The Collector is one of the tamer entries in this time period. Arkin, a handyman, gets caught up in a murderer’s deadly game when he tries to rob his newest employer’s house. The family is about to go on vacation and someone has set up the house with deadly traps. The Collector leaves a red trunk and a calling card when he visits, and The Collector always gets what he wants.

The approach to the violence is Texas Chainsaw Massacre territory. Director Marcus Dunstan will show you what will happen, cuts to a reaction shot, then shows you the aftermath. You rarely see the actual violence happen onscreen. If you do, it is not lingered on. It’s genuinely blink and you’ll miss it moments of gore.

I know people who swear they saw things in this film that are never shown onscreen, same as the people who will swear you see someone get placed on the meat hook in Texas Chainsaw Massacre; you don’t. It’s editing designed to make your brain fill in the missing details and it’s a powerful tool in horror. It’s one of those tricks that can help a more violent film get a more commercial rating than it would if everything is shown. The less effective corollary to this is to darken the screen so you can’t see everything, but that sacrifices clear visuals for shadowy gore and is rarely effective.

The Collector does stand out from the more violent horror in this time because of its story. For one, there actually is a plot beyond the violence. Arkin is trying to earn the money to pay off his girlfriend’s debt to a loan shark. His girlfriend and his daughter are in danger and will have to go into hiding if the money does not make it home by midnight. Arkin is a criminal. He’s also an extremely empathetic figure. He could easily find his way out of this deadly game with The Collector, but he wants his employer’s family to be safe, too. His robberies aren’t supposed to have deadly consequences and he wants to keep it that way.

The first act of The Collector is a tense heist thriller. Everything that happens in the first 25 minutes would be the third act climax in that genre. Arkin meets with his girlfriend, who lets him know how serious the loan shark threat is. He then calls on his crime partners for one more heist. He sneaks into the property, picking locks, cracking safes, and hiding from witnesses to reach his goal. We have a feature film worth of exposition set up before we even see The Collector for the first time, changing the direction and style of the film.

Perhaps the biggest issue with The Collector is the disorienting editing. There’s a distinctly 90s music video style to these mid-late ‘00s horror films. Director James Wan popularized the style in Saw and horror films were expected to copy that rapid fire editing for years afterwards. Marcus Dunstan hits the style notes well, but it feels forced in this context. You don’t need a shaky, fast moving close up of a wire snaking up and down a wall to a snare trap for 30 seconds before showing the snare trap you already saw triggered go off in the way you expected.
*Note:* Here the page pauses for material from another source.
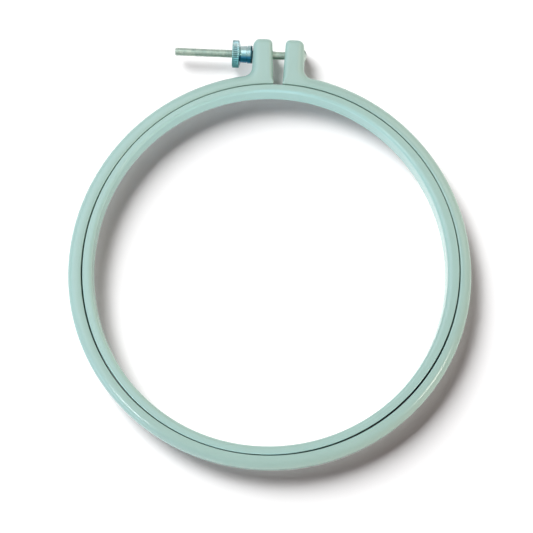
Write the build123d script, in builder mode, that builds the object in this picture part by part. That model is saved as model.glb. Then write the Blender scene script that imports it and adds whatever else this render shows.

Dunstan also uses some Tarantino-styled overhead cuts and long tracking shots to show simultaneous action happening between adjacent rooms in the house. This is a smart choice and adds some nice tension to the film. However, it also gets layered with the spinning horror cut straight from the Saw series. It’s distracting. I remember getting motion sickness when I first saw this film in theaters upon release and it still has that effect 11 years later. It’s not as bad as the third act of The Blair Witch Project, but it is uncomfortable.

The problem with trends in cinema is not the content or tone, but the style. Signature elements of that one smash hit are pushed into similar films whether they fit or not. It’s one thing when the original director does it. James Wan, for example, used those fast spinning cuts in Dead Silence, Insidious, and The Conjuring. They fit his style and enhance his narratives. Other films suffer when those flourishes are, let’s say, encouraged during production. The Collector is at its best when the focus is on the characters and the stories, not hyper-kinetic editing to make it look like every other horror film at the time.

My genuine recommendation is to watch the sequel to this film, The Collection, before swinging back around to the original. Marcus Dunstan gets a second crack at this world and he’s given the creative freedom to mold his own horror/thriller rather than chase the trends at the time. You’ll have a better appreciation for what this story wants to be with the context of the sequel.

An addendum: I do have major issues with the dialogue at the climax of the film. Arkin, in his moment of utter frustration and fear, starts to say some incredibly offensive things. This is pretty typical dude bro lingo at the time, which is a contextual note, not an excuse. The Collector is hardly the only horror film to use sexuality as an insult in a heated moment, but it is especially shocking coming from someone who is otherwise so likable in the film. The Collector himself becomes even more aggressive when being called that word. Apparently being called out for violent crimes against other people is okay, but having someone question your sexuality is what’s really offensive. I can’t.

The Collector is currently streaming on Amazon Prime.